Забудьте историю — говорят нам злые самаритяне, обосновывая такие меры. Они утверждают: даже если регулирование и имело кое-какие достоинства прежде, сейчас оно стало ненужным и бесполезным благодаря глобализации, которая создала новый «мир без границ». Утверждается, что «уничтожение расстояния» благодаря развитию коммуникации и транспорта сделало фирмы намного более мобильными и фактически лишило их государственной принадлежности, так как они больше не зависят от своих родных стран. Если же у компаний действительно нет национальной принадлежности, говорится далее, то нет никаких причин дискриминировать зарубежные фирмы. Более того, любая попытка контролировать деятельность зарубежных организаций обречена, поскольку, не имея корней, они просто переедут в другую страну, где такого нет.

В этом аргументе определенно содержится доля истины, но предстает она в искаженном свете. Действительно, сейчас существуют такие фирмы, как Nestlé, которые производят в собственной стране менее 5% продукции, но это по большей части исключения. Большинство крупных международных компаний выпускают за рубежом менее трети продукции, а в случае японских предприятий этот показатель даже ниже 10%{158}. Намечается определенный перенос «ключевых» видов деятельности (например, научных разработок) за рубеж, но в основном он осуществляется в другие развитые страны, причем с сильным «региональным» уклоном в Северную Америку, Европу и Японию (которая сама себе регион){159}.

В большинстве компаний ключевые посты по-прежнему занимают представители стран, из которых они родом. Опять же нельзя не привести в пример Карлоса Гона, бразильца ливанского происхождения, который управляет французской Renault и японской Nissan. Однако он представляет собой одно из немногих исключений. Наиболее показателен пример слияния немецкого автопроизводителя Daimler-Benz и американского Chrysler, которое состоялось в 1998 году. Это был настоящий захват Chrysler немецкой фирмой. Однако во время объединения все рисовалось как равный брак. В совете директоров новой компании Daimler-Chrysler даже было одинаковое число немцев и американцев. Но продлилось это лишь первые несколько лет. Вскоре немцы стали составлять абсолютное большинство: обычное соотношение было примерно 10–12 к 1–2 в зависимости от года. После даже американскими фирмами стали управлять иностранцы (но, собственно, именно это и подразумевается под захватом).

Таким образом, национальная принадлежность все еще имеет значение. Кто владеет компанией, тот и определяет, как много смогут позволить себе различные филиалы. Очень наивно, особенно со стороны развивающихся стран, было бы формировать экономическую политику на том предположении, что у капитала больше нет национальных корней.

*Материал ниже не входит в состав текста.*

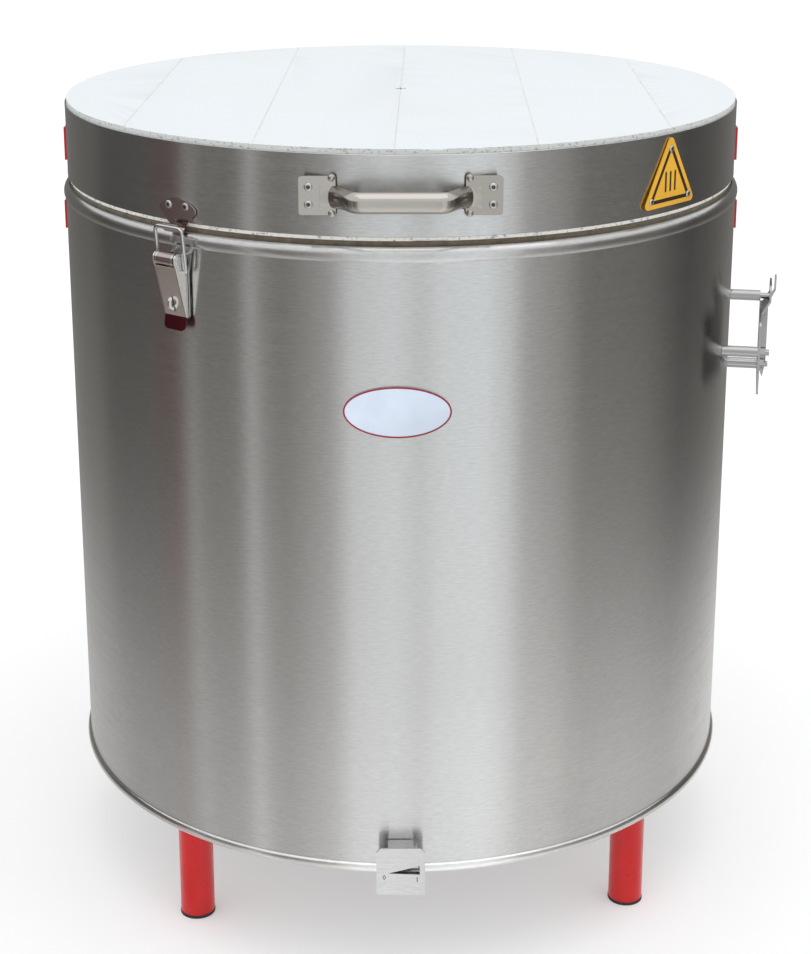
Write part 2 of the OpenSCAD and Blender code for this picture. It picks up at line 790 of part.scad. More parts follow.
module latch_catch() {
    hook = [3.6, 617.5];
    hook_r = 5.8;
    t = 1.5;
    inner = hook[0] - hook_r;
    color("silver") at_latch() {
        translate([0, -inner, 0]) upright(t) difference() {
            union() {
                polygon([[-9, 617.5], [9, 617.5], [21.4, 630], [21.4, 633.2],
                    [-21.4, 633.2], [-21.4, 630]]);
                intersection() {
                    translate([0, 613]) circle(29.4, $fn = 96);
                    translate([-21.4, 630]) square([42.8, 20]);
                }
            }
            for (s = [-1, 1]) translate([s * 10, 635.3]) circle(1.92, $fn = 32);
        }
        latch_side(18) {
            difference() {
                translate(hook) circle(hook_r);
                translate(hook) circle(hook_r - t);
                translate([hook[0] - 10, hook[1]]) square(20);
            }
            translate([hook[0] + hook_r - t, hook[1]]) square([t, 3]);
        }
    }
}

// ---- controller holder, drawn as (across, -out, up) ----
module at_holder() { on_wall(holder_az, shell_r) translate([0, 0, pan_z]) children(); }

module holder_studs() {
    color("silver") for (p = holder_spots) difference() {
        at_holder() translate([p[0], 10, p[1]]) {
            rod_out(5.4, stud_l + 10);
            rod_out(3, stud_l + 10 + holder_t + 9);
        }
        cylinder(r = shell_r + 0.2, h = 900, $fn = 180);
    }
}

module holder_plate() {
    x0 = -68;
    x1 = 24;
    lip = stud_l + 9;
    color("silver") at_holder() difference() {
        union() {
            translate([(x0 + x1) / 2, -stud_l, 410]) upright(holder_t) rounded(x1 - x0, 75, 6);
            intersection() {
                translate([-7, 0, 0]) latch_side(46) polygon([[stud_l, 482], [stud_l + 2, 482],
                    [lip + 2, 497], [lip + 2, 513], [lip, 513], [lip, 498]]);
                translate([-7, 0, 474]) upright(60) rounded(46, 39, 8);
            }
            translate([x1 - 1, 0, 0]) latch_side(2) polygon([[stud_l, 418], [stud_l + 6, 403],
                [stud_l + 9, 418], [stud_l + 9, 483], [stud_l + 16, 497], [stud_l + 16, 513],
                [stud_l + 14, 513], [stud_l + 14, 498], [stud_l + 6, 485], [stud_l, 485]]);
        }
        for (p = holder_spots) translate([p[0], 0, p[1]]) rod_out(3.2, 80);
        translate([holder_spots[0][0] - 5, -80, holder_spots[0][1]]) cube([10, 80, 60]);
    }
}

module holder_nuts() {
    color("silver") at_holder() for (i = [1, 2])
        translate([holder_spots[i][0], -stud_l - holder_t - 0.05, holder_spots[i][1]])
            rotate([90, 0, 0]) difference() {
                cylinder(r = 5.7, h = 5, $fn = 6);
                translate([0, 0, -1]) cylinder(r = 3 + fit, h = 10);
            }
}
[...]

А как тогда быть с аргументом, что регулирование иностранных инвестиций, каким бы желательным оно ни было, теперь невозможно с практической точки зрения? Утверждается, что сейчас, когда транснациональные корпорации более-менее «лишены корней», они могут наказывать страны, регулирующие иностранные капиталовложения, посредством «голосования ногами».

Сразу же возникает резонный вопрос: если фирмы стали настолько мобильными, что национальное регулирование оказывается бессмыслен­ным, то почему же богатые страны так настаивают на том, чтобы развивающиеся подписали все эти международные соглашения, которые ограничивают их права на регулирование зарубежных инвестиций? Следуя логике рынка, которую так любят ортодоксальные неолибералы, почему бы просто не дать странам возможность выбирать любой подход, чтобы иностранные инвесторы могли наказывать или вознаграждать их, вкладываясь только в дружелюбные государства? Уже сам факт, что богатые страны хотят ограничить развивающиеся всеми этими международными соглашениями, доказывает, что регулирование прямых иностранных инвестиций все еще достаточно эффективно, что бы ни говорили по этому поводу злые самаритяне.